**Task statement**. Start at the first line of the material below and retype each line through the one containing "into an open L.", exactly.
□ □ □ □
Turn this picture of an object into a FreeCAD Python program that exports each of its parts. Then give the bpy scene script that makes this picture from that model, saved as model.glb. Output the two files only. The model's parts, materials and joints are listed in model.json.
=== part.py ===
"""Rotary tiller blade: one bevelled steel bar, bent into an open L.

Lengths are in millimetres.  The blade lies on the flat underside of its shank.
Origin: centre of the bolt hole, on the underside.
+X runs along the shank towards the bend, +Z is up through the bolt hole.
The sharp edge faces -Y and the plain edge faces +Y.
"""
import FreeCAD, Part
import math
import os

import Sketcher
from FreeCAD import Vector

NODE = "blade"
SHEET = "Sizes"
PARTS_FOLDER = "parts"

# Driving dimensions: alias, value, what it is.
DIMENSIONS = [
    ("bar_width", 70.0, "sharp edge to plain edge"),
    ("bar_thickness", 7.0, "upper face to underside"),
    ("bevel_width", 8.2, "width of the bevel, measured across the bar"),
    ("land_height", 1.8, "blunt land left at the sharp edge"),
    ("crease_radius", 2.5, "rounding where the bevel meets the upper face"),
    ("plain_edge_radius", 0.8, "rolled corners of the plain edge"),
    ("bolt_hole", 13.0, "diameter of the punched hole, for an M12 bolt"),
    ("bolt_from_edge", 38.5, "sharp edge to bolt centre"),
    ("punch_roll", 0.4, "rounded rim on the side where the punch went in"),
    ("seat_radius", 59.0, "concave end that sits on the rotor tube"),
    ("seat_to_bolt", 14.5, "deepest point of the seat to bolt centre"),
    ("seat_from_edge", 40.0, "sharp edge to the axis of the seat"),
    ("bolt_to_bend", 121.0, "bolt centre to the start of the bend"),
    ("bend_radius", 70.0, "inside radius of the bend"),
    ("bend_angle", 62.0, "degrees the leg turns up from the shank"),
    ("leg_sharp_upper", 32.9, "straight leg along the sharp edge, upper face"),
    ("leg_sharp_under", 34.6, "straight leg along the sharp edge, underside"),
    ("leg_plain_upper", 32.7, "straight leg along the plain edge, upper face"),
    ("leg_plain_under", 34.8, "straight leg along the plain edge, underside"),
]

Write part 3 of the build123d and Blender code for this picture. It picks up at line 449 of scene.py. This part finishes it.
□ □ □ □
**Worked solution**.
Turn this picture of an object into a FreeCAD Python program that exports each of its parts. Then give the bpy scene script that makes this picture from that model, saved as model.glb. Output the two files only. The model's parts, materials and joints are listed in model.json.
=== part.py ===
"""Rotary tiller blade: one bevelled steel bar, bent into an open L.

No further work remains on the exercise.